During our travels with Heritage the stories about him abounded – from his terrible driving to his ability to fall asleep at the dinner table. He would be the first to admit that he wasn’t a great fiddle player – and yet – he helped establish the sound of the group and that didn’t change much despite various personnel shuffles over the years. The other great stories were the ones that he told – like the time he joined the Home Guard so he could have a rifle to shoot the capitalists when the war was over, and on, and on –
I consider myself lucky to have known him and to have had him as a friend.”
This obituary by Joyce McMillan was published in the Scotsman on 10 January 2015:
Born: 4 November, 1922, in Leven.
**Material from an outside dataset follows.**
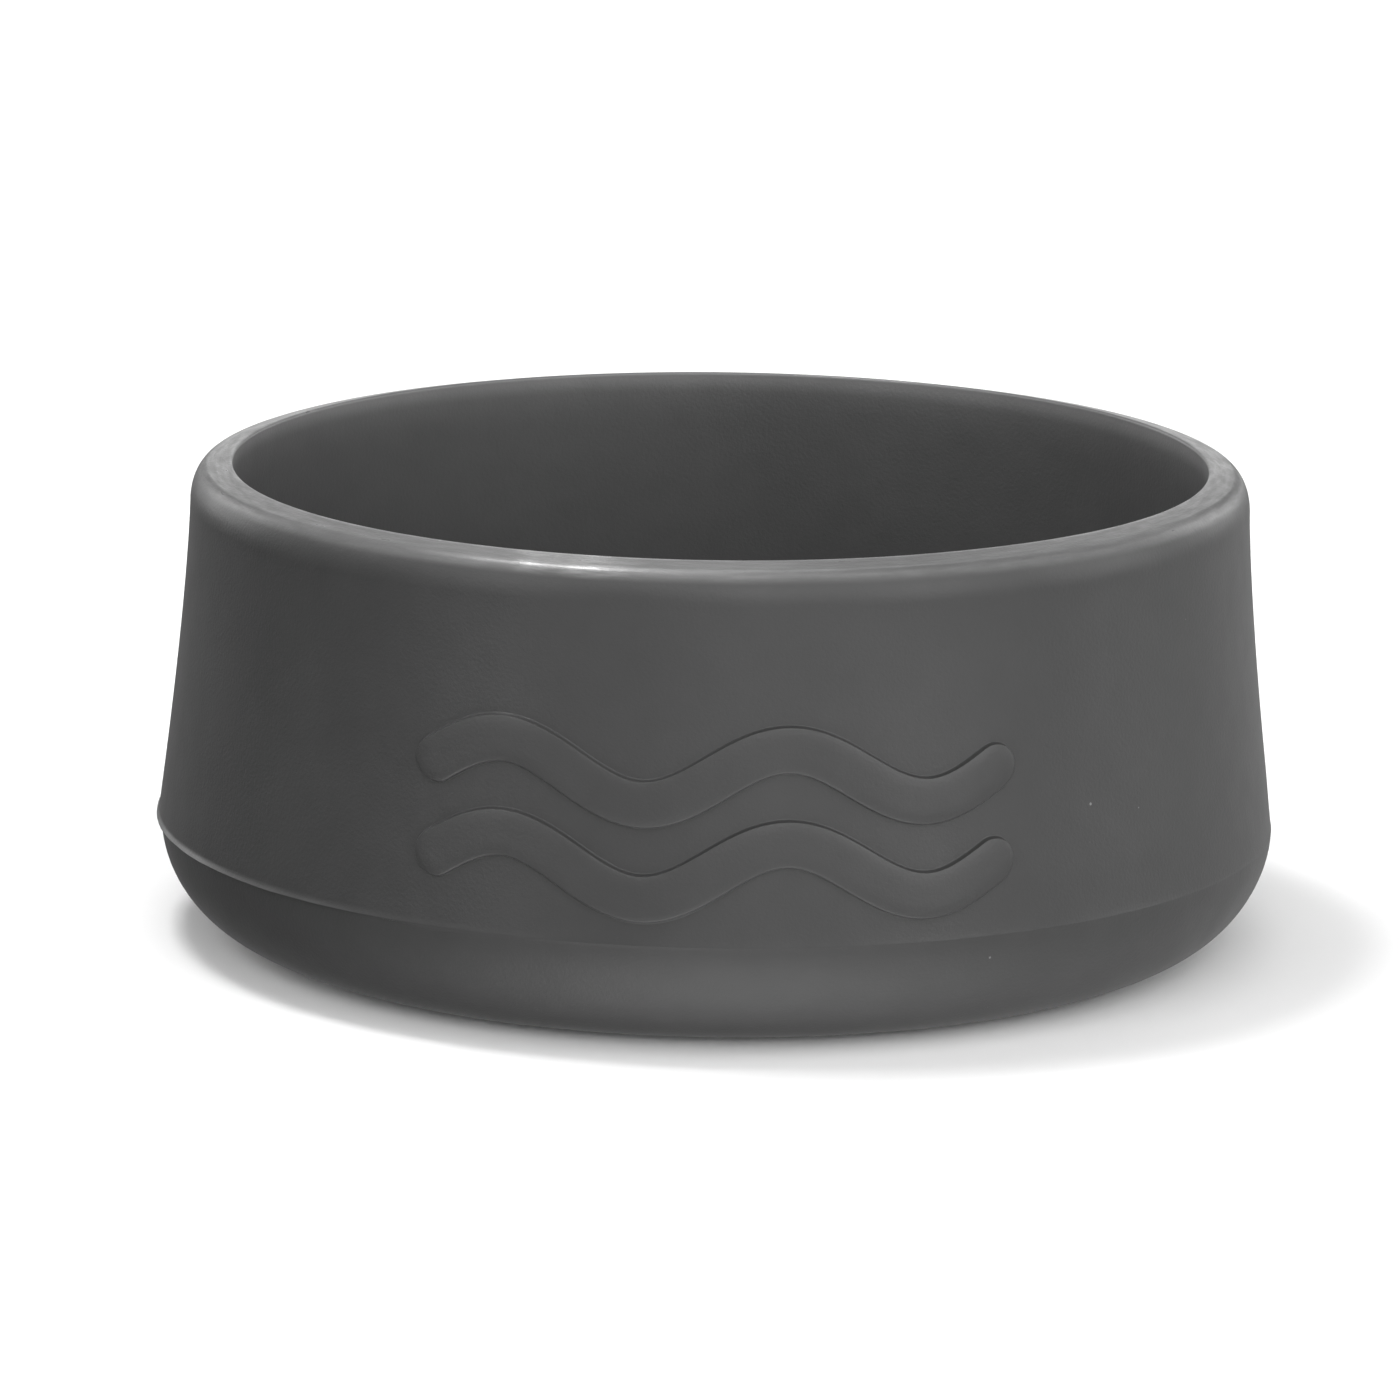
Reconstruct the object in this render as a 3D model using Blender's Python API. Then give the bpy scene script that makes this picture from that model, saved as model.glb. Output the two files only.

Died: 29 December, 2014, in Kirkcaldy, aged 92.
On 6 January, almost 500 people gathered at Kelty Kirk, in Fife, to celebrate the life of David Lockhart, artist, fiddle-player, and – in the words of one of his former pupils at Ballingry Junior High School – “the best teacher that ever lived”.
It was an extraordinary tribute to the enduring legacy of a man who was 92 at the time of his death, but who remained deeply engaged in the worlds of art, music and local politics well into the final decade of his life, and is remembered with great affection and joy by thousands of former pupils, colleagues, friends and fellow-artists.
The singer Sheena Wellington, who knew him well as a much-loved fiddle-player on the traditional music scene, describes him as a “true Renaissance man, but without the pretensions. Davie Lockhart could talk to you about anything and everything that mattered, far into the night. But he had this lightness of touch and lovely smile that meant it was always fun, and a sheer delight to spend time with him.”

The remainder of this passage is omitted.